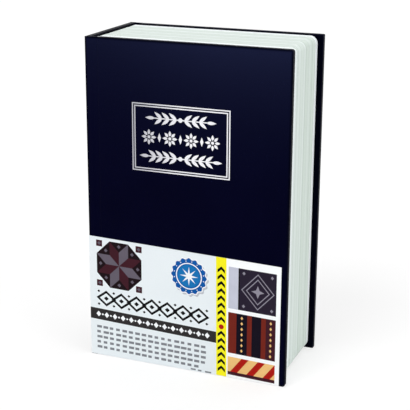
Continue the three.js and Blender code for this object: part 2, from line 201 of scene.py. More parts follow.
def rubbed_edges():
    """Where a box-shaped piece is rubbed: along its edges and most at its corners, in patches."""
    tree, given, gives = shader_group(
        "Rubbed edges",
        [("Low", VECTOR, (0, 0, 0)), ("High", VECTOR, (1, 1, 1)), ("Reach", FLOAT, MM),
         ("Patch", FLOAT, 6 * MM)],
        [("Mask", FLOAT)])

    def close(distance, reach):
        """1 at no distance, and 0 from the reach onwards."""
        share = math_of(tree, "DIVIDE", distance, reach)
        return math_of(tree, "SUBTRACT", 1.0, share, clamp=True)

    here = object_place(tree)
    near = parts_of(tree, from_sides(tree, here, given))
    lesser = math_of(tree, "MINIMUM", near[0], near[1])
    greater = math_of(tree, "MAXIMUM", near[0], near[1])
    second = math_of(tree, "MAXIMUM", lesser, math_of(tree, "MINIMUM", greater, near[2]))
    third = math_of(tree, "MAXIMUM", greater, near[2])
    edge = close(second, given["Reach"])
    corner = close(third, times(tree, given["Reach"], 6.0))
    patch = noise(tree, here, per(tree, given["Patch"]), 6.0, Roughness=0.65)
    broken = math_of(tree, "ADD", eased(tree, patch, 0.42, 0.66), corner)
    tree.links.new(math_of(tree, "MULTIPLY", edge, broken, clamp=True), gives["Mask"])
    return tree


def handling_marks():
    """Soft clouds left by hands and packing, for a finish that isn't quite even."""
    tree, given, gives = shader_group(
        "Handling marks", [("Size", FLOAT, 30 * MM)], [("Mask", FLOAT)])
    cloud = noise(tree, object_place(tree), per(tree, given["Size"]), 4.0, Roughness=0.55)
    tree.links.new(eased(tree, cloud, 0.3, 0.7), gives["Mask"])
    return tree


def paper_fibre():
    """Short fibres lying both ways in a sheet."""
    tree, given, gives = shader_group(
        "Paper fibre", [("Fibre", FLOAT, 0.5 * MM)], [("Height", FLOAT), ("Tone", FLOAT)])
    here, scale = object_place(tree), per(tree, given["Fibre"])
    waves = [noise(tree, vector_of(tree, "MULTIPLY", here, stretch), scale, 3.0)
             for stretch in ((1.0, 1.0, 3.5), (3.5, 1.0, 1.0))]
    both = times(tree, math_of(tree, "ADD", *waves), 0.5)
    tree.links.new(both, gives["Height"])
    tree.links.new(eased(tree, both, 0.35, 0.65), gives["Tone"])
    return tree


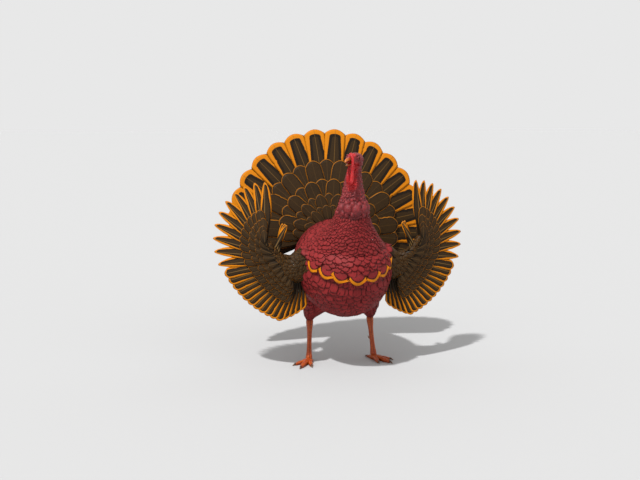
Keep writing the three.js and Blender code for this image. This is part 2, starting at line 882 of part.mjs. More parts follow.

*****

■ The exercise
Give back the whole listing, word for word.

■ Task result
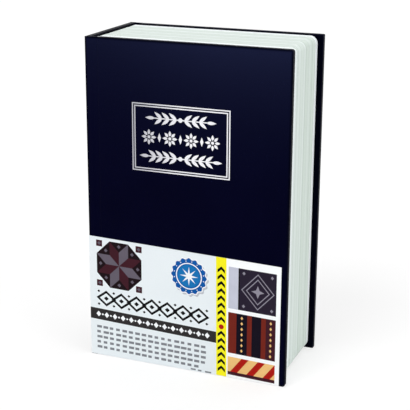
Continue the three.js and Blender code for this object: part 2, from line 201 of scene.py. More parts follow.
def rubbed_edges():
    """Where a box-shaped piece is rubbed: along its edges and most at its corners, in patches."""
    tree, given, gives = shader_group(
        "Rubbed edges",
        [("Low", VECTOR, (0, 0, 0)), ("High", VECTOR, (1, 1, 1)), ("Reach", FLOAT, MM),
         ("Patch", FLOAT, 6 * MM)],
        [("Mask", FLOAT)])

    def close(distance, reach):
        """1 at no distance, and 0 from the reach onwards."""
        share = math_of(tree, "DIVIDE", distance, reach)
        return math_of(tree, "SUBTRACT", 1.0, share, clamp=True)

    here = object_place(tree)
    near = parts_of(tree, from_sides(tree, here, given))
    lesser = math_of(tree, "MINIMUM", near[0], near[1])
    greater = math_of(tree, "MAXIMUM", near[0], near[1])
    second = math_of(tree, "MAXIMUM", lesser, math_of(tree, "MINIMUM", greater, near[2]))
    third = math_of(tree, "MAXIMUM", greater, near[2])
    edge = close(second, given["Reach"])
    corner = close(third, times(tree, given["Reach"], 6.0))
    patch = noise(tree, here, per(tree, given["Patch"]), 6.0, Roughness=0.65)
    broken = math_of(tree, "ADD", eased(tree, patch, 0.42, 0.66), corner)
    tree.links.new(math_of(tree, "MULTIPLY", edge, broken, clamp=True), gives["Mask"])
    return tree


def handling_marks():
    """Soft clouds left by hands and packing, for a finish that isn't quite even."""
    tree, given, gives = shader_group(
        "Handling marks", [("Size", FLOAT, 30 * MM)], [("Mask", FLOAT)])
    cloud = noise(tree, object_place(tree), per(tree, given["Size"]), 4.0, Roughness=0.55)
    tree.links.new(eased(tree, cloud, 0.3, 0.7), gives["Mask"])
    return tree


def paper_fibre():
    """Short fibres lying both ways in a sheet."""
    tree, given, gives = shader_group(
        "Paper fibre", [("Fibre", FLOAT, 0.5 * MM)], [("Height", FLOAT), ("Tone", FLOAT)])
    here, scale = object_place(tree), per(tree, given["Fibre"])
    waves = [noise(tree, vector_of(tree, "MULTIPLY", here, stretch), scale, 3.0)
             for stretch in ((1.0, 1.0, 3.5), (3.5, 1.0, 1.0))]
    both = times(tree, math_of(tree, "ADD", *waves), 0.5)
    tree.links.new(both, gives["Height"])
    tree.links.new(eased(tree, both, 0.35, 0.65), gives["Tone"])
    return tree


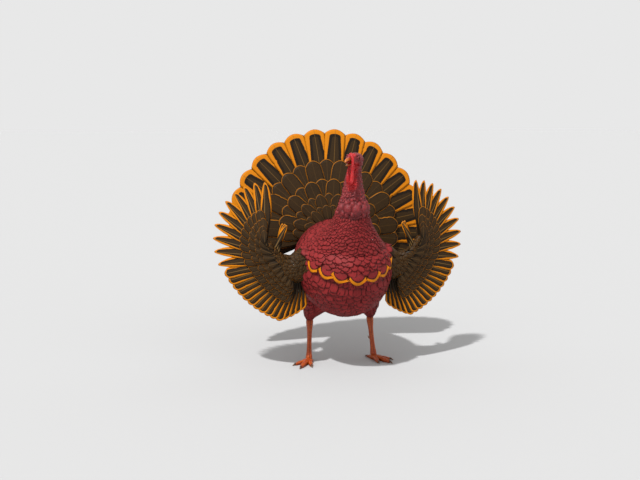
Keep writing the three.js and Blender code for this image. This is part 2, starting at line 882 of part.mjs. More parts follow.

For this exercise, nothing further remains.